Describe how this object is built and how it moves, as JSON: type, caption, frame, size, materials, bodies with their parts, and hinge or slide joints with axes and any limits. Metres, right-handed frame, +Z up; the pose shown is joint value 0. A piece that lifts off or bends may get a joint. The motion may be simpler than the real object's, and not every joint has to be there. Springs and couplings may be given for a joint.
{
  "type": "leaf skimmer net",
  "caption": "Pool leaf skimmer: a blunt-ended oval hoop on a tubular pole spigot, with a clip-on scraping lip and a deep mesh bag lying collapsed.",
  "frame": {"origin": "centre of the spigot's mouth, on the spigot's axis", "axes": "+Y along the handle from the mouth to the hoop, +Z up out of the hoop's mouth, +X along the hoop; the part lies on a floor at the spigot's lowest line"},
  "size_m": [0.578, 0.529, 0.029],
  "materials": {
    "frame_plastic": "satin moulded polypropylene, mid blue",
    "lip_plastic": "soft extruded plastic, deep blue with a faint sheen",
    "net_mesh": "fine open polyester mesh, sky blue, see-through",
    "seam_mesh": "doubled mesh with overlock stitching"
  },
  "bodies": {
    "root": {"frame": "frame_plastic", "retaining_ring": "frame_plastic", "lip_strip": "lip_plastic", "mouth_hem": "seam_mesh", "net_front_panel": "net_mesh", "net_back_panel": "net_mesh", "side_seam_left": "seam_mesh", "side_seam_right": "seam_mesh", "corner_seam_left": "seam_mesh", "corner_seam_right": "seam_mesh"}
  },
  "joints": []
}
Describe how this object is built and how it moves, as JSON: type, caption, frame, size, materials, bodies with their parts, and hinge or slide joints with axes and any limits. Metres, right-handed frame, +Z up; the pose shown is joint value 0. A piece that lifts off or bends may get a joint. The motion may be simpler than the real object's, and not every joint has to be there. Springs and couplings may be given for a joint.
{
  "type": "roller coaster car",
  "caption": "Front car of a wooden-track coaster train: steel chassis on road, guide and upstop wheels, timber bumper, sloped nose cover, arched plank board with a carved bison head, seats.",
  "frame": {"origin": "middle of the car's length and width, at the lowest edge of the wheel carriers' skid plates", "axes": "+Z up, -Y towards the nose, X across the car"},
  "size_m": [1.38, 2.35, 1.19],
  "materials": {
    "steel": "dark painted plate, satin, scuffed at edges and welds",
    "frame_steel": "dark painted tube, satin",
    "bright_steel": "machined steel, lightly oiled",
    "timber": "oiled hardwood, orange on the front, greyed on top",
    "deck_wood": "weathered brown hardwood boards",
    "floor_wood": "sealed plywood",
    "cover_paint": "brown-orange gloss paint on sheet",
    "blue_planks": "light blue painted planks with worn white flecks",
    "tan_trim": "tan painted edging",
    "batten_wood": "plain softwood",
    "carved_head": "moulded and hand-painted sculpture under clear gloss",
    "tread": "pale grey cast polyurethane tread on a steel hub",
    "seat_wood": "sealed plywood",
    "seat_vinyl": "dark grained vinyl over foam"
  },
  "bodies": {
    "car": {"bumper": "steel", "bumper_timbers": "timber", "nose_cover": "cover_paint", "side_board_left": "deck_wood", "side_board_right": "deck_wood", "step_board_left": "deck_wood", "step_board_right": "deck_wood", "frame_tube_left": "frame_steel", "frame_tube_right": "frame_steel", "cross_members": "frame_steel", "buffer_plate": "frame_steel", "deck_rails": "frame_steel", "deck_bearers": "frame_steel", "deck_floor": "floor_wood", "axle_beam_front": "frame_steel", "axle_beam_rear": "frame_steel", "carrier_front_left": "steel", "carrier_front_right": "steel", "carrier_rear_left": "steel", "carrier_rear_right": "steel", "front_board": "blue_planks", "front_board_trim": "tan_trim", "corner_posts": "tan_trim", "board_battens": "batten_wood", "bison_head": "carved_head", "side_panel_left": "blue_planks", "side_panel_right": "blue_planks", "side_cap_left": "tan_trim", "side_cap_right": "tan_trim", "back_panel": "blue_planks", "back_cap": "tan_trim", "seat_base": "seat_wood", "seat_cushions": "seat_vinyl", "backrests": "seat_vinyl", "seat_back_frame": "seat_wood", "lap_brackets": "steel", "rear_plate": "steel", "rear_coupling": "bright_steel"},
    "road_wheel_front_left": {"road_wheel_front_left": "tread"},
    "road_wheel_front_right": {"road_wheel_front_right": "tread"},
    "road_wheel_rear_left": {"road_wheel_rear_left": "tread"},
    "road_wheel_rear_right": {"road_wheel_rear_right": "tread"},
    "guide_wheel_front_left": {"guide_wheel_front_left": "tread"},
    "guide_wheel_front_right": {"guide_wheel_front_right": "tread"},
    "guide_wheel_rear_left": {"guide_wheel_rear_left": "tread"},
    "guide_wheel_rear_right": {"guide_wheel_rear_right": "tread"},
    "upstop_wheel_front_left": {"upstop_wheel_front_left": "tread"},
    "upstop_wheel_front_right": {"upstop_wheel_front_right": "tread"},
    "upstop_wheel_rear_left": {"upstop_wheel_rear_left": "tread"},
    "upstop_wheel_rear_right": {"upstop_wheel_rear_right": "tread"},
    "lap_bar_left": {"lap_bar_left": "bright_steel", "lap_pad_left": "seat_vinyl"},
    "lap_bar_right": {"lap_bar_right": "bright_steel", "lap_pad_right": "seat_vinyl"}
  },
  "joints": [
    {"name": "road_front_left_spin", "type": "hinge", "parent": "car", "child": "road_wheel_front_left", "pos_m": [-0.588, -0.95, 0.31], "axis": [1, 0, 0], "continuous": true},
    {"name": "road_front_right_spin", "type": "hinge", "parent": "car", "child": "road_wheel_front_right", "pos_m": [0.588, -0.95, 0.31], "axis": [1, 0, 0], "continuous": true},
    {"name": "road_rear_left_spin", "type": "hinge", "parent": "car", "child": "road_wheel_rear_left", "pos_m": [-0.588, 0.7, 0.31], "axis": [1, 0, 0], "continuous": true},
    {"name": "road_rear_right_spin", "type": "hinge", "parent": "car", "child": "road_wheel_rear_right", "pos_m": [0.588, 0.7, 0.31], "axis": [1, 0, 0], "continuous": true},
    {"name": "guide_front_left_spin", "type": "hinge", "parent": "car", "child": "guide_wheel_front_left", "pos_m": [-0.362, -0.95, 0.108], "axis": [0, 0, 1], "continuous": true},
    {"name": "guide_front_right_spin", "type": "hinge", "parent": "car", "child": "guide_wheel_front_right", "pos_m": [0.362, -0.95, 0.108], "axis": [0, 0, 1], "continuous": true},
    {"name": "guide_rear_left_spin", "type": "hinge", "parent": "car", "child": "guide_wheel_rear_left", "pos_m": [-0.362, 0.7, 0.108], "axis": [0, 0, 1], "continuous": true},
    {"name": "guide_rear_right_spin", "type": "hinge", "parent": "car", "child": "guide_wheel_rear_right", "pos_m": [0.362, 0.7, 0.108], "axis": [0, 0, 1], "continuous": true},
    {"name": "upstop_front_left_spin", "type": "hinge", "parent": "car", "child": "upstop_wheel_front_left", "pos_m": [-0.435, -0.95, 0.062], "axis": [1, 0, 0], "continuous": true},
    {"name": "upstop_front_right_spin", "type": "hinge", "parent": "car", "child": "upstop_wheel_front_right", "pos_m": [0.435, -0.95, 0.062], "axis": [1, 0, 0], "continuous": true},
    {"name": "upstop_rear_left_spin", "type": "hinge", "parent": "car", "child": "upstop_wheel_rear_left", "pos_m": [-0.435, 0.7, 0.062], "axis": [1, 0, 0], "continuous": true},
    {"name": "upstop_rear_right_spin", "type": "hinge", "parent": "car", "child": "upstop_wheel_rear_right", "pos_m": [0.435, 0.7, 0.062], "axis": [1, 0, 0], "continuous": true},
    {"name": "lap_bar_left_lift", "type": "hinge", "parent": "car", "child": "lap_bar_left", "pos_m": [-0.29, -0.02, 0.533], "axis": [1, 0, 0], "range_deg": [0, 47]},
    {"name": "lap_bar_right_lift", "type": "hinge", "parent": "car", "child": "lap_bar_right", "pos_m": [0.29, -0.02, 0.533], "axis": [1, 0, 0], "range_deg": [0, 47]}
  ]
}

--------

◆ THE REQUEST: What is the number of lines that hold the string "joints"? Give it alone.

◆ THE SOLUTION: 4